▶ **EXERCISE**
Write out the full listing again, exactly as it stands.

▶ **DATA**
────

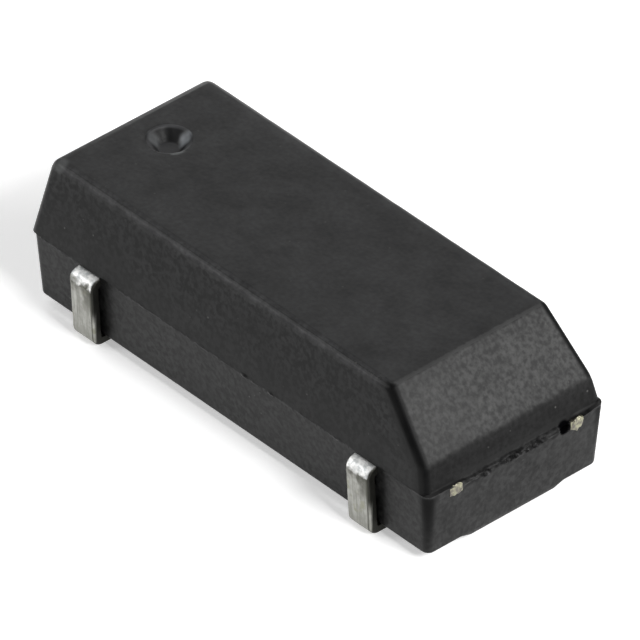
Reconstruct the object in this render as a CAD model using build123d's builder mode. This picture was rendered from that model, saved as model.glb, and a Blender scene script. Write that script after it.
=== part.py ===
from build123d import *
import os
from math import radians, sqrt, tan

# Moulded surface-mount quartz crystal: a tuning-fork crystal, sealed in its own small metal can,
# lies on its side in a block of black moulding compound and stands on four tinned J-leads.
# Millimetres. Origin on the seating plane, at the middle of the footprint. +X runs along the
# length to the sloped nose, +Z is up. Leads 1 and 4, at the -X end, carry the crystal.

# ---- driving dimensions ----------------------------------------------------------------------
# Crystal can
can_diameter = 2.0
can_length = 6.0
can_wall = 0.13
can_corner_radius = 0.28      # rolled edge round the closed end
stem_length = 0.75            # depth of the ring and glass that close the open end
stem_ring_wall = 0.16

# Terminal wires through the glass
wire_diameter = 0.18
wire_spacing = 0.7
wire_outside = 0.7            # from the glass to the cut end on the strip
wire_inside = 0.52            # from the glass to the end under the fork
weld_flat = 0.015             # how far the weld flattens each wire onto the strip

# Quartz tuning fork
fork_frequency = 32768.0      # Hz
quartz_bar_speed = 5425.0     # m/s, sound along a quartz bar
clamped_beam_factor = 0.1615  # first bending mode of a beam held at one end
tine_width = 0.38
fork_thickness = 0.13
slot_width = 0.16             # between the tines
fork_base_length = 0.9
fork_notch_depth = 0.1        # side notches that keep the tines' motion out of the base
fork_notch_length = 0.16
fork_wire_lap = 0.36          # length of base that lies on the wires
solder_film = 0.015           # between the wires and the fork's base
solder_height = 0.16
solder_length = 0.26
solder_width = 0.27

# Lead frame strip and the J-leads formed from it
strip_thickness = 0.125
lead_width = 0.45
lead_pitch = 5.55
lead_standoff = 0.045         # gap between the body's side and the inside of the leg
lead_inner_radius = 0.035
foot_tip_gap = 0.05           # from the tip of the foot to the step of the underside
die_roll_radius = 0.035       # the punch rounds the edges of the face it enters by
anchor_wing = 0.12            # how far the buried anchor is wider than the lead, on each side
anchor_cover = 0.17           # compound between the anchor and the body's side
can_insulation = 0.12         # compound between the can and the strip
pad_length = 0.5              # weld pad under a wire's end
pad_overlap = 0.06            # pad left over past the cut end of the wire
pad_spacing = 0.4             # between the two weld pads
tie_arm_length = 0.25         # strip that joins an anchor to its tie bar
tie_bar_width = 0.22
tie_bar_inset = 0.03          # from the anchor's inner edge to the middle of the tie bar

# Moulding compound round it all
cover_over_can = 0.2
cover_under_can = 0.12
cover_beside_can = 0.6
cover_past_can = 0.87         # from the can's closed end to the end of the mould half
wire_room = 1.07              # from the stem to the blunt end of the mould half
foot_clearance = 0.01         # between the underside and the top of the feet
plateau_drop = 0.055          # the middle of the underside stands this much lower
plateau_width = 1.5
plateau_step = 0.18           # the step slopes over this much width
strip_sink = 0.03             # the strip lies this far under the parting plane
half_mismatch = 0.06          # the upper half sits this far towards the blunt end
lower_draft = 3.5             # degrees
side_draft = 8.5
blunt_draft = 10.8
band_draft = 13.6             # on the short upright band under the slope
band_height = 0.375
slope_setback = 0.055         # top edge of the slope, back from the can's closed end
blunt_top_radius = 0.2        # along the top's blunt edge
slope_top_radius = 0.1
slope_foot_radius = 0.35      # where the slope runs into the band
side_edge_radius = 0.13       # up the corners and along the top's long edges
lower_corner_radius = 0.12
underside_edge_radius = 0.05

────

▶ **COMPLETED TASK**
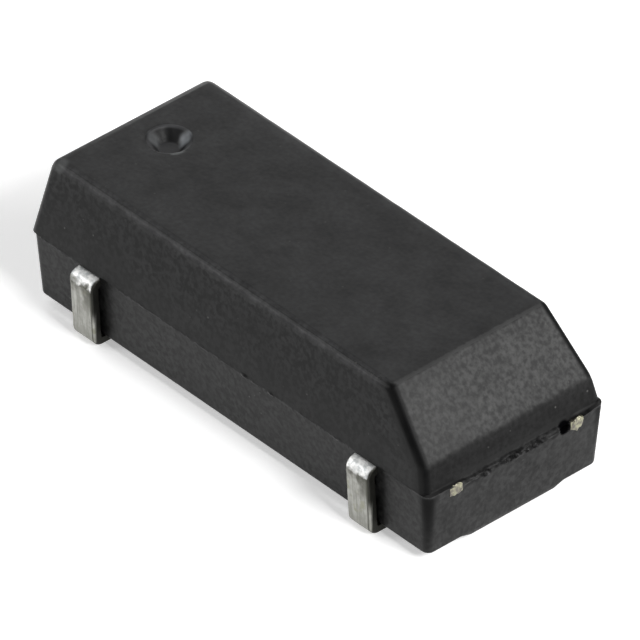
Reconstruct the object in this render as a CAD model using build123d's builder mode. This picture was rendered from that model, saved as model.glb, and a Blender scene script. Write that script after it.
=== part.py ===
from build123d import *
import os
from math import radians, sqrt, tan

# Moulded surface-mount quartz crystal: a tuning-fork crystal, sealed in its own small metal can,
# lies on its side in a block of black moulding compound and stands on four tinned J-leads.
# Millimetres. Origin on the seating plane, at the middle of the footprint. +X runs along the
# length to the sloped nose, +Z is up. Leads 1 and 4, at the -X end, carry the crystal.

# ---- driving dimensions ----------------------------------------------------------------------
# Crystal can
can_diameter = 2.0
can_length = 6.0
can_wall = 0.13
can_corner_radius = 0.28      # rolled edge round the closed end
stem_length = 0.75            # depth of the ring and glass that close the open end
stem_ring_wall = 0.16

# Terminal wires through the glass
wire_diameter = 0.18
wire_spacing = 0.7
wire_outside = 0.7            # from the glass to the cut end on the strip
wire_inside = 0.52            # from the glass to the end under the fork
weld_flat = 0.015             # how far the weld flattens each wire onto the strip

# Quartz tuning fork
fork_frequency = 32768.0      # Hz
quartz_bar_speed = 5425.0     # m/s, sound along a quartz bar
clamped_beam_factor = 0.1615  # first bending mode of a beam held at one end
tine_width = 0.38
fork_thickness = 0.13
slot_width = 0.16             # between the tines
fork_base_length = 0.9
fork_notch_depth = 0.1        # side notches that keep the tines' motion out of the base
fork_notch_length = 0.16
fork_wire_lap = 0.36          # length of base that lies on the wires
solder_film = 0.015           # between the wires and the fork's base
solder_height = 0.16
solder_length = 0.26
solder_width = 0.27

# Lead frame strip and the J-leads formed from it
strip_thickness = 0.125
lead_width = 0.45
lead_pitch = 5.55
lead_standoff = 0.045         # gap between the body's side and the inside of the leg
lead_inner_radius = 0.035
foot_tip_gap = 0.05           # from the tip of the foot to the step of the underside
die_roll_radius = 0.035       # the punch rounds the edges of the face it enters by
anchor_wing = 0.12            # how far the buried anchor is wider than the lead, on each side
anchor_cover = 0.17           # compound between the anchor and the body's side
can_insulation = 0.12         # compound between the can and the strip
pad_length = 0.5              # weld pad under a wire's end
pad_overlap = 0.06            # pad left over past the cut end of the wire
pad_spacing = 0.4             # between the two weld pads
tie_arm_length = 0.25         # strip that joins an anchor to its tie bar
tie_bar_width = 0.22
tie_bar_inset = 0.03          # from the anchor's inner edge to the middle of the tie bar

# Moulding compound round it all
cover_over_can = 0.2
cover_under_can = 0.12
cover_beside_can = 0.6
cover_past_can = 0.87         # from the can's closed end to the end of the mould half
wire_room = 1.07              # from the stem to the blunt end of the mould half
foot_clearance = 0.01         # between the underside and the top of the feet
plateau_drop = 0.055          # the middle of the underside stands this much lower
plateau_width = 1.5
plateau_step = 0.18           # the step slopes over this much width
strip_sink = 0.03             # the strip lies this far under the parting plane
half_mismatch = 0.06          # the upper half sits this far towards the blunt end
lower_draft = 3.5             # degrees
side_draft = 8.5
blunt_draft = 10.8
band_draft = 13.6             # on the short upright band under the slope
band_height = 0.375
slope_setback = 0.055         # top edge of the slope, back from the can's closed end
blunt_top_radius = 0.2        # along the top's blunt edge
slope_top_radius = 0.1
slope_foot_radius = 0.35      # where the slope runs into the band
side_edge_radius = 0.13       # up the corners and along the top's long edges
lower_corner_radius = 0.12
underside_edge_radius = 0.05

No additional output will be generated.